Further complicating the issue is that companies like YouTube have the ability to target ads. Jeffrey M. Lieben­son, a New York City entertainment and intellectual property lawyer, says courts might well draw a distinction between ads that run alongside every clip on the site and those that are targeted to specific clips. For instance, judges might think that ads for celebrity magazines running alongside Britney Spears clips show that YouTube is directly benefiting from those clips.

Section 512(c) also requires service providers to take down the material once they learn it’s not authorized. But copyright owners complain that no sooner do they serve takedown notices than another user has uploaded the identical clip.

YouTube parent Google did not respond to requests for comment. How­­ever, in a July 20 letter to Tur’s lawyer, YouTube’s lawyers argued it was protected by the DMCA safe har­bor provisions.

“YouTube actively discourages infringing material on its site,” according to the letter to Santa Mon­­ica attorney Francis Pizzulli. The letter added that YouTube “promptly responds to notifications of alleged copyright infringement occurring on its site,” and that it “has regu­larly enforced a policy of terminat­ing re­peat infringers.”

But Pizzulli says YouTube makes it so easy for users to upload and share clips that there’s no way to ensure the material stays off the site. Given that, he says, any takedown by YouTube is meaningless. He and Tur want You­Tube to develop filtering technology to keep pirated material permanently off the site.

Internet and technology lawyer Eric Goldman, a mem­­ber of the Santa Clara University School of Law faculty, says service providers don’t have to go that far under the DMCA. Rather, he says, copyright owners have the obligation to police the Web for violations of their rights.

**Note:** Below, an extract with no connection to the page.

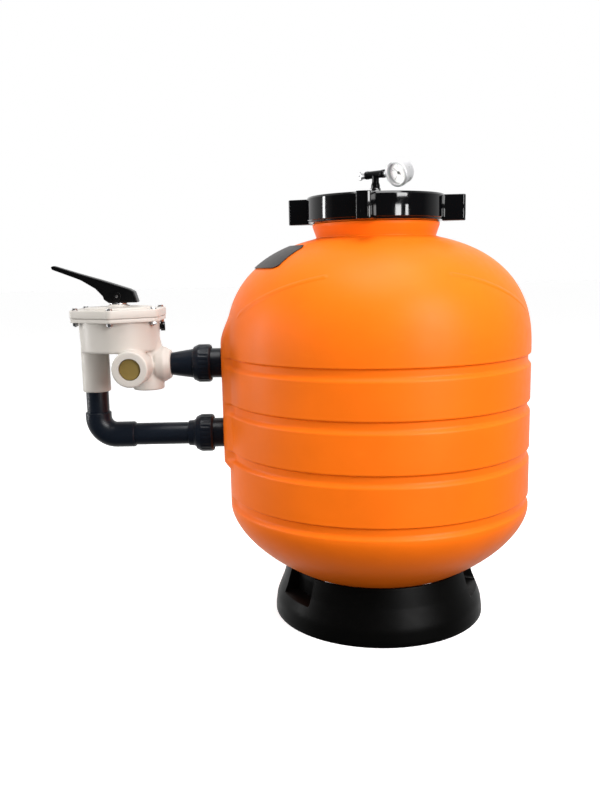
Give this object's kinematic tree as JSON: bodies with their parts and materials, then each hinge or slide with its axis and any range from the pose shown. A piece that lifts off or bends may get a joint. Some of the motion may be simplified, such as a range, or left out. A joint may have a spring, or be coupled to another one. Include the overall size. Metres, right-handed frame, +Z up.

“Congress has, in the main, put the burden on copyright owners to bear that cost,” he says. But, he adds, “not every court has seen it that way.” Some have sided with the copy­right owners and issued injunctions against service providers whose users have repeatedly posted pirated material.

Sailing out of the safe harbor?

another unanswered question is whether YouTube can still claim the safe harbor protection when the site does more than simply store clips. The DMCA refers specifically to storing content, but YouTube also packages and promotes the clips, allowing visitors to share them or embed them on other Web sites—activities not contemplated when the DMCA was passed.

Whether such activities are legally protected remains to be determined, Liebenson says. “The courts will try to do the right thing, but the courts are dealing with a reality that was written with a very dif­ferent Internet in mind,” he says.

Nor do judges have much guidance on the issue. While some courts have issued high-profile rulings deal­ing with intellectual property online—including A&M Records Inc. v. Nap­ster, 239 F.3d 1004 (9th Cir. 2001), and the 2005 Grokster decision—they have not dealt directly with the key portion of the DMCA that appears to apply to YouTube. Meanwhile, intellectual property lawyers say YouTube has a stronger safe harbor argument under a DMCA provision stating that service pro­vid­ers aren’t liable for information residing on systems at the direction of users, as long as the service pro­viders remove the pirated material once they become aware of it.

But some attorneys also predict that judges’ interpretations of the DMCA will be informed by the perception that some companies are unfairly benefiting from copyrighted content, an impression that could hurt YouTube.

“When companies are able to grow at the expense of infringing activity, and sell themselves for huge amounts based on largely infringing content,” Liebenson says, “I be­lieve the courts will try to balance the rights of both sides.”